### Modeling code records
■ ■ ■ ■ ■ ■ ■
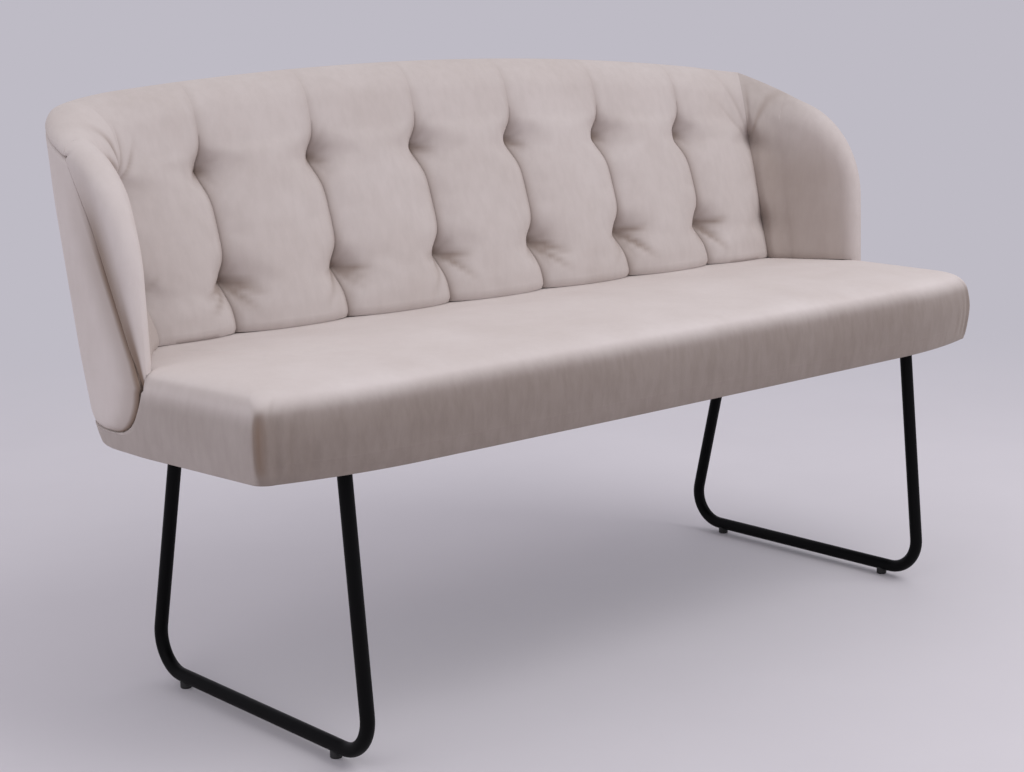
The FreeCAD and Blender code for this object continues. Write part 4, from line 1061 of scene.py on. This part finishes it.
def crease_corners(ring, level):
    """Draws a ring in at its front corners, where the border's pieces are sewn together, and
    gives the painted shade in that crease and beside its puckers.
    """
    front_half = SEAT_FRONT_HALF - SEAT_CORNER * ARC_CUT
    front = -SEAT_CORNER_REACH + SEAT_CORNER * ARC_CUT
    starts, ends = ([SEAT_BOTTOM + height for height in heights]
                    for heights in (CREASE_STARTS, CREASE_ENDS))
    high = smooth_step(level, *starts) * (1 - smooth_step(level, *ends))
    fold = np.zeros(len(ring))
    moved = ring.copy()
    for way in (-1, 1):
        aside = (ring[:, 0] - way * front_half) * -way
        beyond = ring[:, 1] - front
        reach = np.hypot(aside, beyond)
        on_front = smooth_step(aside, -CREASE_TURN, CREASE_TURN)
        draw = CREASE_DEPTH * bell(reach, CREASE_WIDTH)
        shade = CREASE_SHADE * bell(reach, CREASE_WIDTH * SHADE_WIDENING)
        for place, depth, width, top in CORNER_PUCKERS:
            near = bell(reach - place, width) * on_front
            near = near * (1 - smooth_step(level, top - PUCKER_END, top))
            draw = draw + depth * near
            shade = shade + PUCKER_SHADE * depth * near
        near_front = smooth_step(-beyond, *CREASE_REACH)
        draw = draw * high * near_front
        moved[:, 0] -= way * ROOT_HALF * draw * (1 - on_front * 0.6)
        moved[:, 1] += ROOT_HALF * draw * (1 + on_front * 0.4)
        fold = np.maximum(fold, shade * high * near_front)
    return moved, np.clip(fold, 0, CREASE_SHADE)


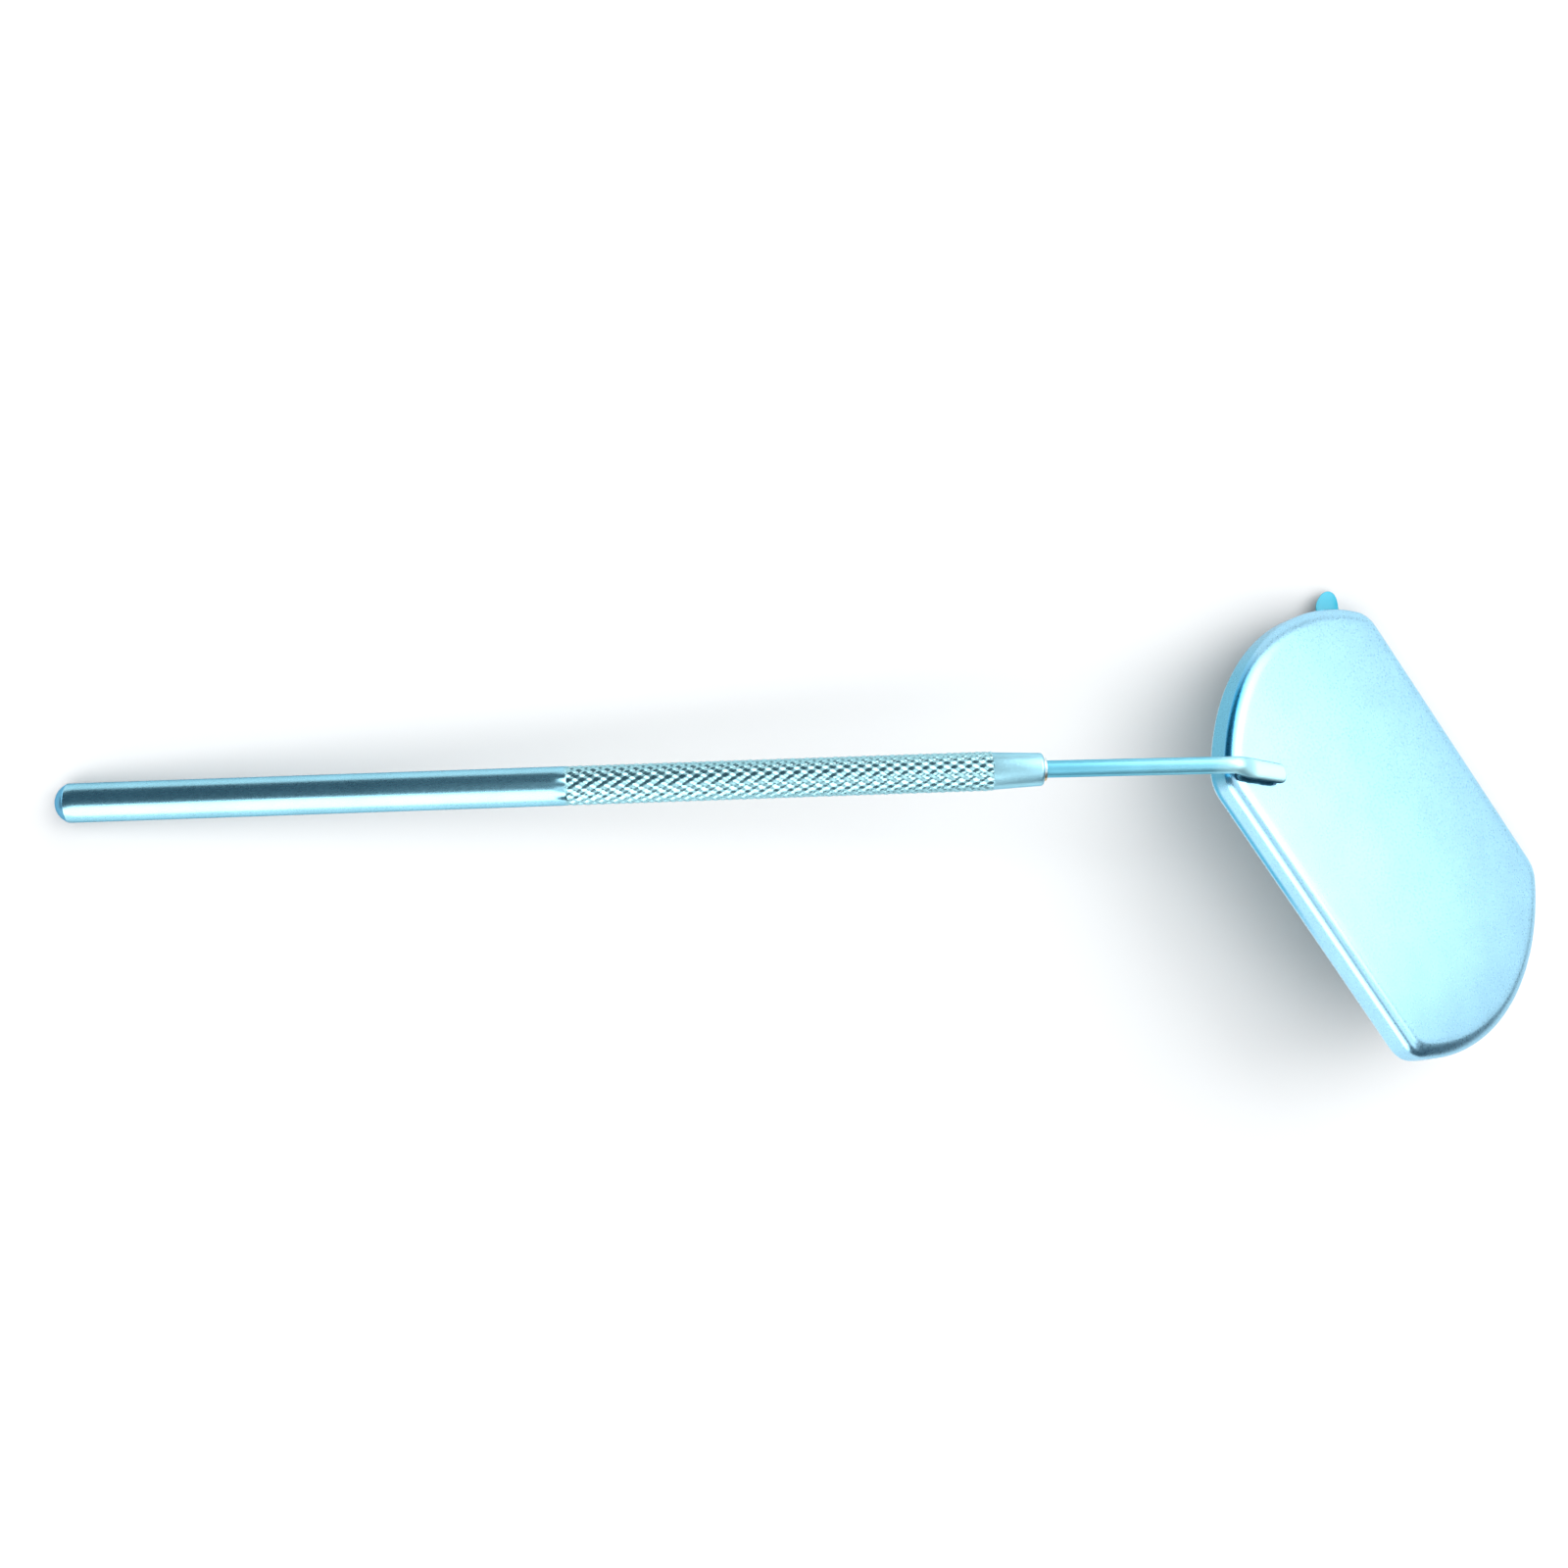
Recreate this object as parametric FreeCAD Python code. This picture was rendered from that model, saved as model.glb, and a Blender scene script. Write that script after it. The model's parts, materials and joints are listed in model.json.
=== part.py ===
import FreeCAD, Part
import math
import os

# Mouth mirror with a hollow knurled handle and a screw-in head, in millimetres.
#
# Three frames are used:
#   handle frame  x runs along the handle from its free tip to the head, y and z across it
#   blade frame   x runs along the flattened stem end towards the middle of the head,
#                 z is the outward normal of the head's back, the handle lies in its xz plane
#   head frame    x runs along the head's long axis, y across it, z = 0 is the plane of the
#                 rim on the mirror side and z = HEAD_DEPTH is the back face
# All solids end up in the rest frame: +Z up, standing on z = 0 as the mirror lies on a table.

from FreeCAD import Placement, Rotation, Vector

# handle, positions measured along it from the free tip
HANDLE_LENGTH = 125.0
HANDLE_RADIUS = 2.5
TUBE_BORE = 1.7
DOME_HEIGHT = 1.7
KNURL_START = 64.5
KNURL_END = 118.5
KNURL_CREST = 2.53
CAP_SHANK_LENGTH = 6.0
PLUG_PLAY = 0.01

# tapered nose with the tapped socket, M2.5 x 0.45
NOSE_BASE = 2.4
NOSE_TIP = 2.08
NOSE_EDGE = 0.3
NOSE_SHANK_LENGTH = 8.5
SOCKET_RADIUS = 1.25
SOCKET_DEPTH = 7.6
DRILL_POINT = 0.5
RING_SEAT_RADIUS = 1.58
RING_SEAT_DEPTH = 0.6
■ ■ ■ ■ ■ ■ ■
Extract the listing in its entirety, matching it exactly.

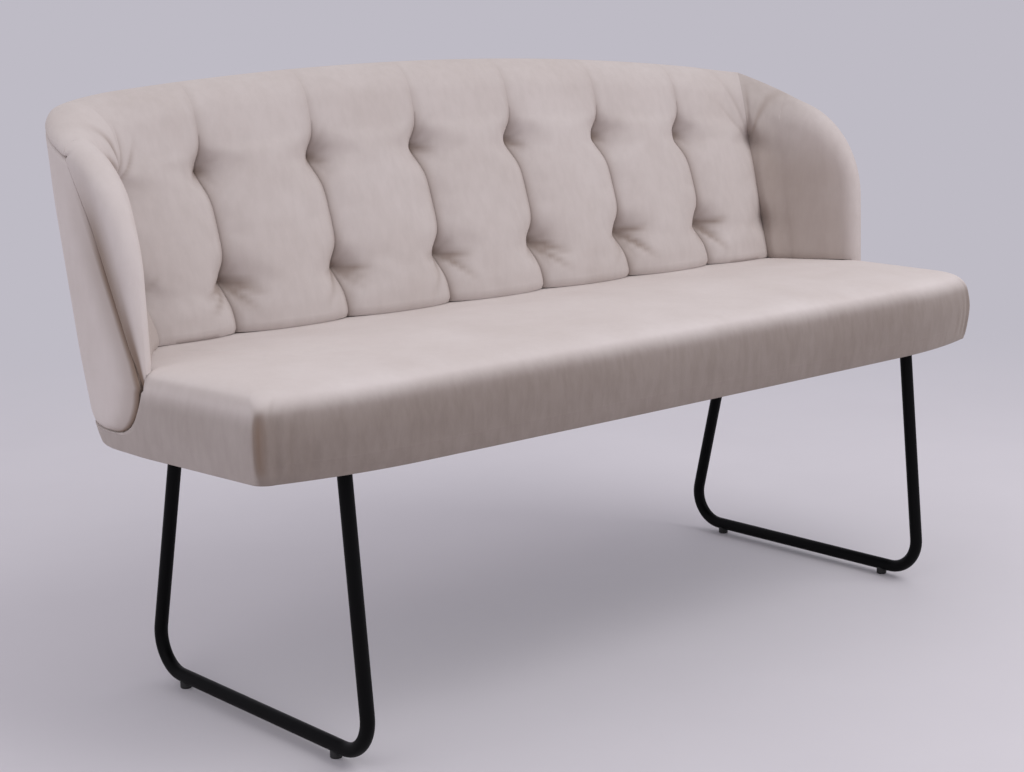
The FreeCAD and Blender code for this object continues. Write part 4, from line 1061 of scene.py on. This part finishes it.
def crease_corners(ring, level):
    """Draws a ring in at its front corners, where the border's pieces are sewn together, and
    gives the painted shade in that crease and beside its puckers.
    """
    front_half = SEAT_FRONT_HALF - SEAT_CORNER * ARC_CUT
    front = -SEAT_CORNER_REACH + SEAT_CORNER * ARC_CUT
    starts, ends = ([SEAT_BOTTOM + height for height in heights]
                    for heights in (CREASE_STARTS, CREASE_ENDS))
    high = smooth_step(level, *starts) * (1 - smooth_step(level, *ends))
    fold = np.zeros(len(ring))
    moved = ring.copy()
    for way in (-1, 1):
        aside = (ring[:, 0] - way * front_half) * -way
        beyond = ring[:, 1] - front
        reach = np.hypot(aside, beyond)
        on_front = smooth_step(aside, -CREASE_TURN, CREASE_TURN)
        draw = CREASE_DEPTH * bell(reach, CREASE_WIDTH)
        shade = CREASE_SHADE * bell(reach, CREASE_WIDTH * SHADE_WIDENING)
        for place, depth, width, top in CORNER_PUCKERS:
            near = bell(reach - place, width) * on_front
            near = near * (1 - smooth_step(level, top - PUCKER_END, top))
            draw = draw + depth * near
            shade = shade + PUCKER_SHADE * depth * near
        near_front = smooth_step(-beyond, *CREASE_REACH)
        draw = draw * high * near_front
        moved[:, 0] -= way * ROOT_HALF * draw * (1 - on_front * 0.6)
        moved[:, 1] += ROOT_HALF * draw * (1 + on_front * 0.4)
        fold = np.maximum(fold, shade * high * near_front)
    return moved, np.clip(fold, 0, CREASE_SHADE)


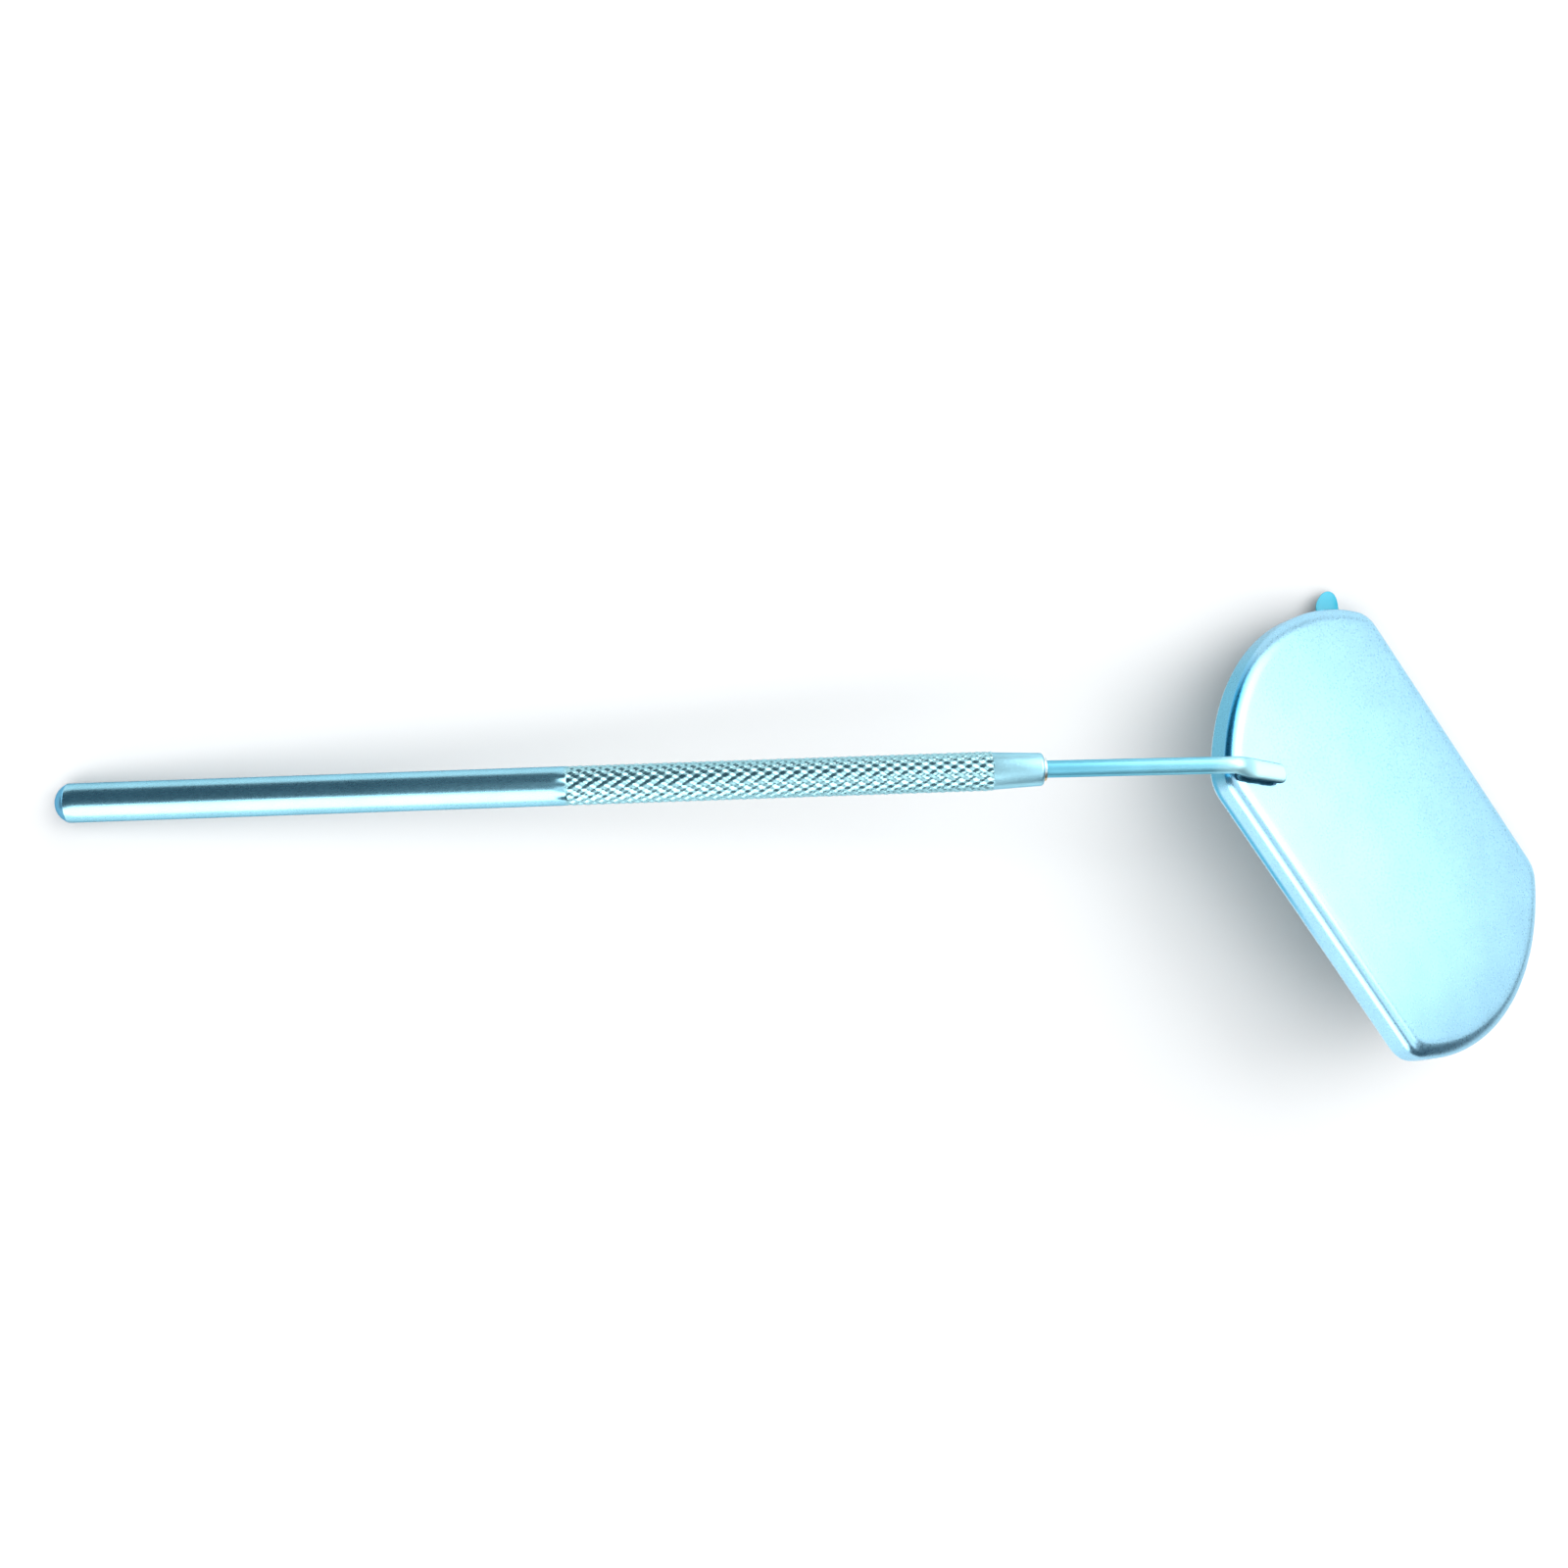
Recreate this object as parametric FreeCAD Python code. This picture was rendered from that model, saved as model.glb, and a Blender scene script. Write that script after it. The model's parts, materials and joints are listed in model.json.
=== part.py ===
import FreeCAD, Part
import math
import os

# Mouth mirror with a hollow knurled handle and a screw-in head, in millimetres.
#
# Three frames are used:
#   handle frame  x runs along the handle from its free tip to the head, y and z across it
#   blade frame   x runs along the flattened stem end towards the middle of the head,
#                 z is the outward normal of the head's back, the handle lies in its xz plane
#   head frame    x runs along the head's long axis, y across it, z = 0 is the plane of the
#                 rim on the mirror side and z = HEAD_DEPTH is the back face
# All solids end up in the rest frame: +Z up, standing on z = 0 as the mirror lies on a table.

from FreeCAD import Placement, Rotation, Vector

# handle, positions measured along it from the free tip
HANDLE_LENGTH = 125.0
HANDLE_RADIUS = 2.5
TUBE_BORE = 1.7
DOME_HEIGHT = 1.7
KNURL_START = 64.5
KNURL_END = 118.5
KNURL_CREST = 2.53
CAP_SHANK_LENGTH = 6.0
PLUG_PLAY = 0.01

# tapered nose with the tapped socket, M2.5 x 0.45
NOSE_BASE = 2.4
NOSE_TIP = 2.08
NOSE_EDGE = 0.3
NOSE_SHANK_LENGTH = 8.5
SOCKET_RADIUS = 1.25
SOCKET_DEPTH = 7.6
DRILL_POINT = 0.5
RING_SEAT_RADIUS = 1.58
RING_SEAT_DEPTH = 0.6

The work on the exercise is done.